On Aug. 2, 1790, a year after the inauguration of the first US president, George Washington, the US held a census under the general direction of then-US secretary of state Thomas Jefferson. It was the first US population count, and the census now takes place every 10 years. There have been 22 federal US censuses.
Taiwanese-Americans started immigrating to the US as early as the 1950s and have been arriving steadily ever since. However, nobody knows — not even the US Census Bureau — how many Taiwanese-Americans there are in the US. Estimates range from 250,000 to 1 million.
Why is this number unknown? It is due to international political considerations and restrictions the US imposed on itself.
The Formosan Association for Public Affairs (FAPA) is a non-profit organization that — among other activities — promotes the welfare of Taiwanese-Americans. FAPA, together with other Taiwanese-American organizations, is petitioning the census bureau to include a check box for “Taiwanese” under the race question on the next US census in 2020.
FAPA has been campaigning for such a check box since 1997. In 1998, then-FAPA president Chen Wen-yen (陳文彥) appeared as a witness at a meeting of the Subcommittee on the Census to testify on the matter.
Chen stated: “In the 1990 census, about 80,000 respondents identified themselves as Taiwanese under the race question. One hundred and ninety-three thousand marked Taiwanese as their ancestry. This discrepancy is caused by the fact that on the 1990 census form, Taiwanese was not listed as a separate category under the race question, while it was explicitly listed as an example under the ancestry question.”
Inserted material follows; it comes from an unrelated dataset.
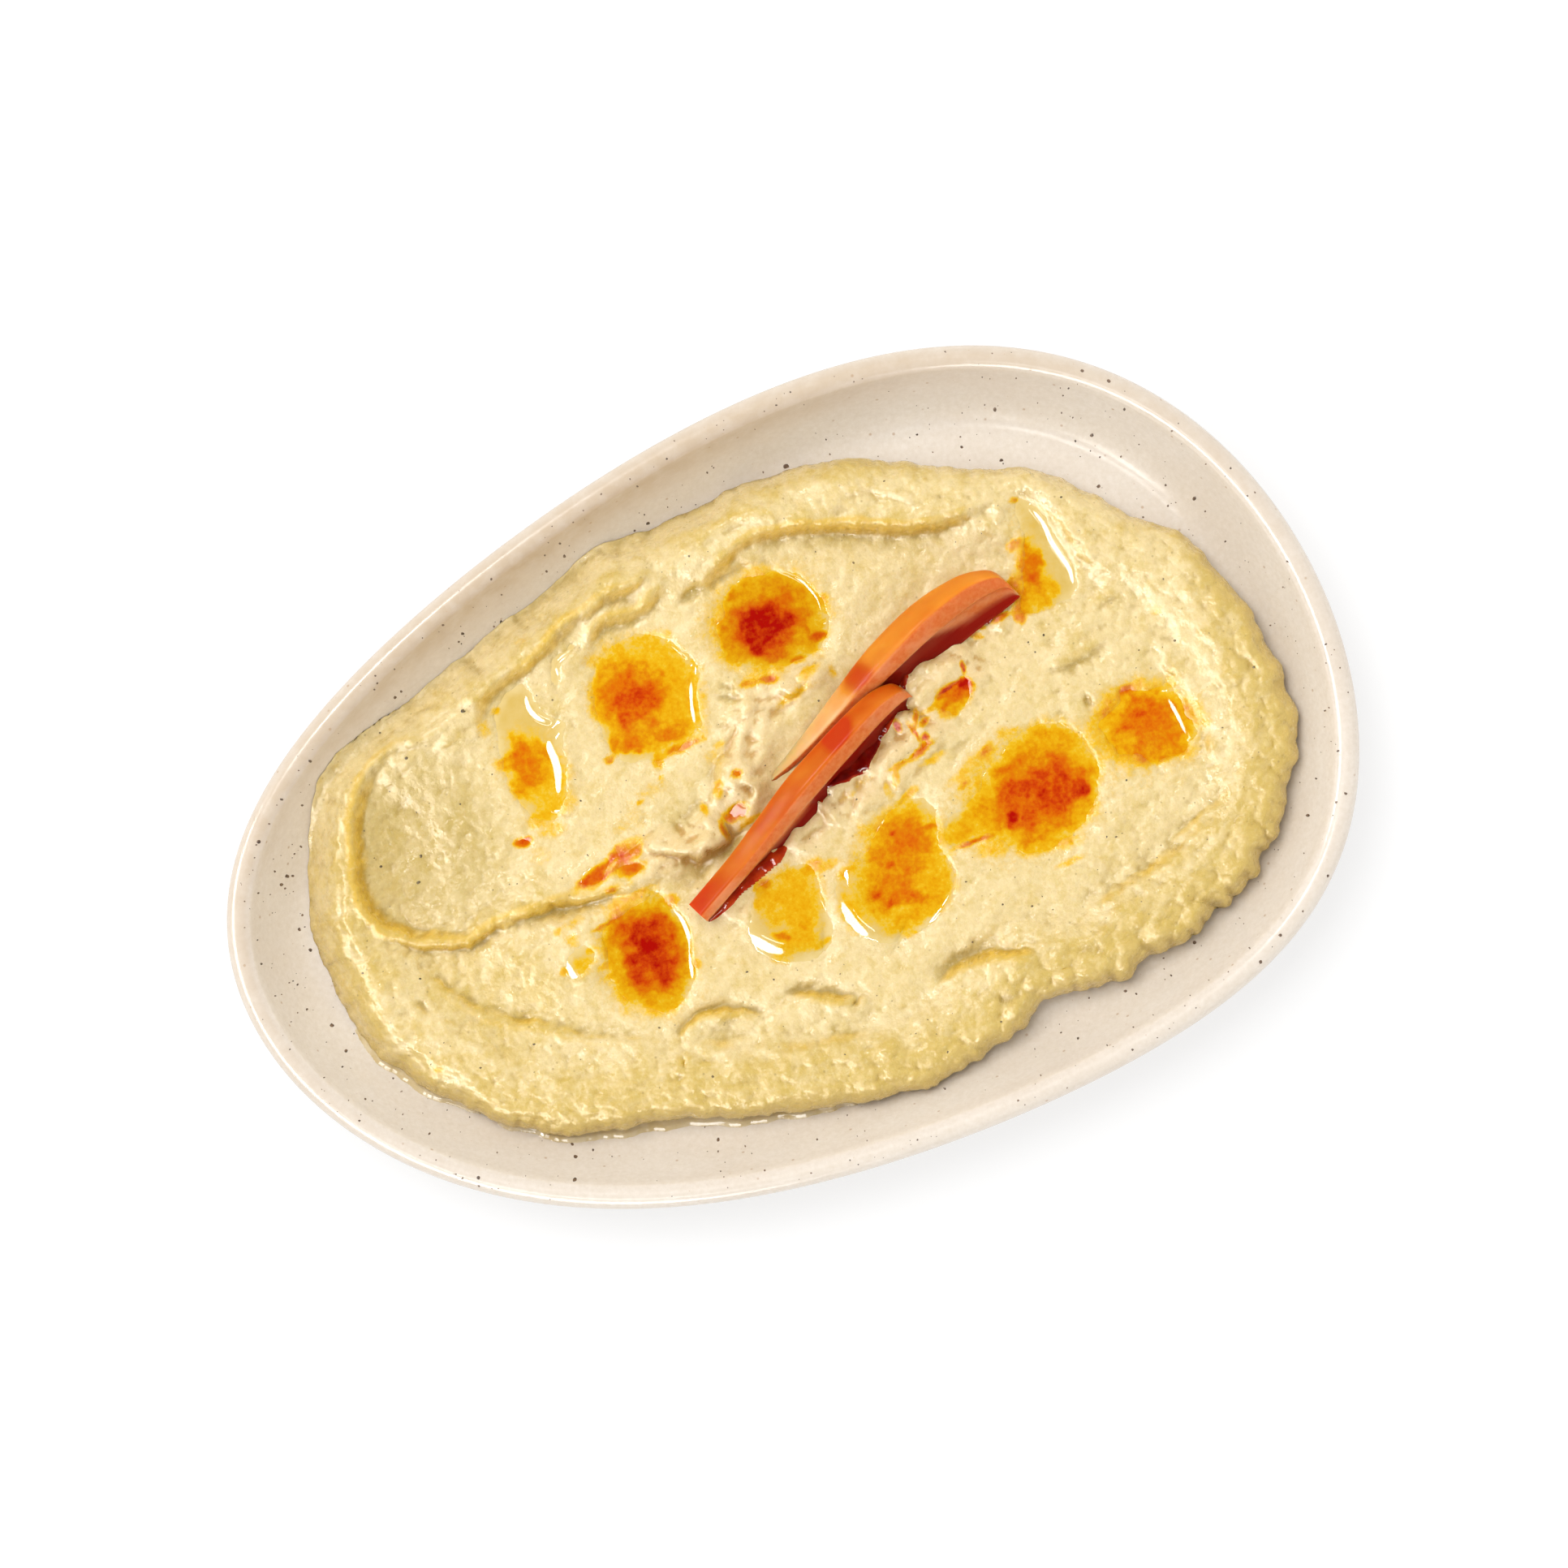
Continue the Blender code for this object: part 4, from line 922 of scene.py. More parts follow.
class Finish(Nodes):
    """A node-based material."""

    def __init__(self, name):
        self.material = bpy.data.materials.new(name)
        self.material.use_nodes = True
        super().__init__(self.material.node_tree)
        self.place = self.node("TexCoord", "Object", {})

    def shade(self, **inputs):
        """Give the shader these inputs, with _ for a space in their names."""
        shader = self.tree.nodes["Principled BSDF"]
        for key, value in inputs.items():
            self.put(shader.inputs[key.replace("_", " ")], value)

    def attribute(self, name):
        return self.node("Attribute", "Fac", {}, attribute_name=name)

    def noise(self, size_mm, detail=3.0, roughness=0.55, stretch=None):
        """Noise with features about this many millimetres across."""
        place = self.place
        if stretch:
            place = self.node("Mapping", "Vector", {"Vector": place, "Scale": stretch})
        return self.node("TexNoise", "Fac", {"Vector": place, "Scale": 1000.0 / size_mm,
                                             "Detail": detail, "Roughness": roughness})

    def spots(self, size_mm, width, strength):
        """The strength inside sparse round spots, on a grid of about this many millimetres."""
        distance = self.node("TexVoronoi", "Distance", {"Vector": self.place, "Scale": 1000.0 / size_mm})
        return self.maths("MULTIPLY", self.spread(distance, width, width * 0.5), strength)

    def spread(self, value, low, high, to_low=0.0, to_high=1.0):
        """The range of a value from low to high, moved to another range."""
        return self.node("MapRange", "Result", {"Value": value, "From Min": low, "From Max": high,
                                                "To Min": to_low, "To Max": to_high})

    def maths(self, operation, first, second):
        return self.node("Math", "Value", {0: first, 1: second}, operation=operation)

    def mix(self, share, first, second, blend="MIX"):
        """A colour between two colours, each a tuple or a socket."""
        # inputs 6 and 7 and output 2 of this node are its colours
        return self.node("Mix", 2, {"Factor": share, 6: first, 7: second}, data_type="RGBA", blend_type=blend)

    def ramp(self, value, stops):
        """A colour that runs through these (place, colour) stops."""
        made = self.tree.nodes.new("ShaderNodeValToRGB")
        elements = made.color_ramp.elements
        while len(elements) < len(stops):
            elements.new(0.5)
        for element, (place, colour) in zip(elements, stops):
            element.position = place
            element.color = (*colour, 1)
        self.put(made.inputs["Fac"], value)
        return made.outputs["Color"]

    def bump(self, height, depth_mm, strength):
        self.shade(Normal=self.node("Bump", "Normal", {"Distance": depth_mm * MM, "Strength": strength,
                                                       "Height": height}))

    def stained(self, bare):
        """The colour of bare hummus or clear oil with the paprika over it."""
        flakes = self.spread(self.noise(0.9, 4.0, 0.65), 0.3, 0.7, -0.09, 0.09)
        tone = self.maths("ADD", self.attribute("tone"), flakes)
        return self.mix(self.spread(tone, 0.08, 0.34), bare, self.ramp(tone, PAPRIKA_STOPS))


def hummus_finish():
    finish = Finish("hummus_paste")
    cream = (0.700, 0.550, 0.268)
    yellow = (0.585, 0.422, 0.122)
    mustard = (0.70, 0.450, 0.058)
    hollow_shade_grey = (0.505, 0.370, 0.118)
    pinkish = (0.74, 0.56, 0.290)
    blotch = finish.noise(6.0, 4.0, 0.6)
    mottle = finish.noise(2.1, 4.0, 0.65)
    # yellower along folds, slopes and the near side, where it is partly painted shade, and in random blotches
    yellowness = finish.maths("ADD", finish.attribute("fold_and_shade"), finish.spread(blotch, 0.35, 0.68, -0.26, 0.36))
    yellowness = finish.maths("ADD", yellowness, finish.spread(mottle, 0.32, 0.68, -0.28, 0.32))
    base = finish.mix(finish.spread(yellowness, 0.0, 0.75), cream, yellow)
    base = finish.mix(finish.attribute("torn"), base, pinkish)
    # painted shade: grey in hollows and over the scoop
    base = finish.mix(finish.attribute("hollow"), base, hollow_shade_grey)
    # painted shade: mustard on steep faces and along crest tops
    base = finish.mix(finish.spread(finish.attribute("steep_shade"), 0.16, 0.55), base, mustard)
    # painted shade in the fine hollows between the grains, and small patches darker or paler at random
    crevice_shade_and_mottle = finish.maths("MULTIPLY", finish.attribute("pit_shade"), 0.75)
    crumb = finish.noise(1.0, 4.0, 0.62)
    crevice_shade_and_mottle = finish.maths("ADD", crevice_shade_and_mottle, finish.spread(crumb, 0.30, 0.52, 0.22, 0.0))
    crevice_shade_and_mottle = finish.maths("ADD", crevice_shade_and_mottle, finish.spread(mottle, 0.28, 0.46, 0.20, 0.0))
    base = finish.mix(crevice_shade_and_mottle, base, (0.72, 0.66, 0.50), "MULTIPLY")
    base = finish.mix(finish.spread(crumb, 0.55, 0.75, 0.0, 0.30), base, (0.84, 0.73, 0.46))
    # brown in the crevices of the torn strips: partly oil soaked in, partly painted shade
    soaked_oil_and_shade = finish.maths("MULTIPLY", finish.attribute("torn"),
                          finish.spread(finish.attribute("pit_shade"), 0.30, 1.0, 0.0, 0.75))
    base = finish.mix(soaked_oil_and_shade, base, (0.56, 0.290, 0.075))
    colour = finish.mix(finish.spots(3.1, 0.10, 0.5), finish.stained(base), (0.30, 0.20, 0.06))
    finish.bump(finish.noise(1.25, 4.0, 0.55), 0.26, 0.8)
    finish.shade(Base_Color=colour,
                 Roughness=finish.spread(finish.noise(2.6, 3.0), 0.35, 0.65, 0.15, 0.46),
                 Specular_IOR_Level=0.5, Subsurface_Weight=0.10, Subsurface_Radius=(1.0, 0.62, 0.22),
                 Subsurface_Scale=1.2 * MM)
    return finish.material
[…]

In a 1997 memorandum, the US Department of State informed the census bureau that the “listing of Taiwanese as a race in a census questionnaire would inevitably raise sensitive political questions … contrary to the US government policy and US national interest.”
FAPA believes that the constitutionally mandated US Census is and must be a purely internal US affair, and should not fall victim to international politics and/or pressure.
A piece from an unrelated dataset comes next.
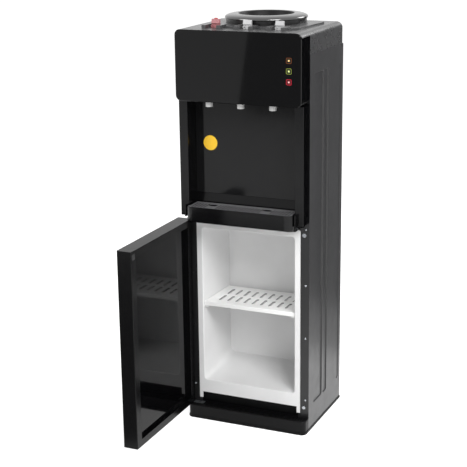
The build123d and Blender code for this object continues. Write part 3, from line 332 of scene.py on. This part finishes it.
def galvanised_sheet(name, colour):
    """Hot-dip galvanised steel: spangle crystals about 9 mm across, each with its own grey and
    gloss."""
    made, tree, shader = start_material(name, Metallic=1.0)
    where = put(tree, "ShaderNodeTexCoord").outputs["Object"]
    spangle = put(tree, "ShaderNodeTexVoronoi", {"Vector": where, "Scale": 1 / (9 * MM)})
    part = put(tree, "ShaderNodeSeparateColor", {"Color": spangle.outputs["Color"]})
    crystal = part.outputs["Red"]
    feed(tree, shader, Base_Color=tinted(tree, crystal, colour, 0.14),
         Roughness=ranged(tree, crystal, 0.32, 0.5))
    return made


def brushed_metal(name, colour, roughness, stretch):
    """Drawn or brushed metal: fine lines along the direction that the stretch leaves long."""
    made, tree, shader = start_material(name, Metallic=1.0)
    lines = noise(tree, 1.0, 2.0, stretch)
    feed(tree, shader, Base_Color=tinted(tree, lines, colour, 0.08),
         Roughness=ranged(tree, lines, roughness * 0.75, roughness * 1.3))
    bumped(tree, shader, lines, 0.01)
    return made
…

In 2010, a write-in campaign was taken up instructing Taiwanese-Americans to write “Taiwanese” under the race question.
Nevertheless, the 2010 census demonstrated large discrepancies in the count of Taiwanese-Americans between US federal agencies. According to the 2010 census, there were 230,382 Taiwanese-Americans, while the 2014 Homeland Security data on Lawful Permanent Residents showed that the Taiwanese-American population in 2010 was 450,673.
Add this huge discrepancy in the count of Taiwanese-Americans to international political interference and Taiwanese-American indignation is understandable.
In 1994 the US House of Representatives and the US Senate passed legislation enabling Taiwanese-Americans to list “Taiwan” as their place of birth on their US passports, instead of “China.” Since then, the US Immigration and Naturalization Service — and since 2003 the US Citizenship and Immigration Services — have maintained separate quotas for Taiwanese-Americans and Chinese-Americans. If one federal agency can do it, why not the census bureau?
It is high time that the census bureau lifted this self-imposed restriction and included a Taiwanese check box on the census form in 2020. The US Congress is set to convene a census subcommittee next year. So the time for Taiwanese-Americans to speak out is now.
There is a need for accurate data on how many Taiwanese-Americans there are today.
We want to be counted!
Peter Chen is president of the Formosan Association for Public Affairs.